The House of Lords continued their inquiry into Extradition in Law and Practice with a debate held on 16th September.   The Lords revisit this issue having received the Home Secretary response to their recommendations in July. A number of issues, contained in the report, were chosen to be the subject of debate with the Government’s position being presented by Lord Keen QC, Advocate General for Scotland.

On balance the Lords agreed that the extradition regime was working well and that it is a vital tool for fighting crime across EU and the wider world. However, a number of qualifications to this were set out. The first key issue raised by the committee’s chairman Lord Inglewood was the question of assurances for individuals relating to the country to which they are being extradited.  Noting that the Home Office will conduct a review into this later in the autumn he called for this to be subject to review before both Houses of Parliament and the conclusions be made public.  The Government position can be summarised as calling for a system of “give and take” in terms of standards, bail, imprisonment and sentence as the extradition regime is built on collaboration and comity. The Lords however expressed serious concerns for the individual involved and the need to respect fundamental rights.
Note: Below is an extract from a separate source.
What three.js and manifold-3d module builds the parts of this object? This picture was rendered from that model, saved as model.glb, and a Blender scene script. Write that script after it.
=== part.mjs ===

The Lords welcomed changes that had been brought in to address proportionality issues and cases being brought for trivial matters. They noted that changes had been made in requesting states – Poland was cited as an example – alongside developments in this jurisdiction.

The thorny question of funding was repeatedly raised, with the Lords countering the Government position that there was no reason to restrict means testing for legal aid in relation to extradition cases.  The Government in turn resisted the call for special qualifications or accreditation for solicitors in extradition cases. On the contrary it was argued that effective legal advice and support may indeed save time and costs.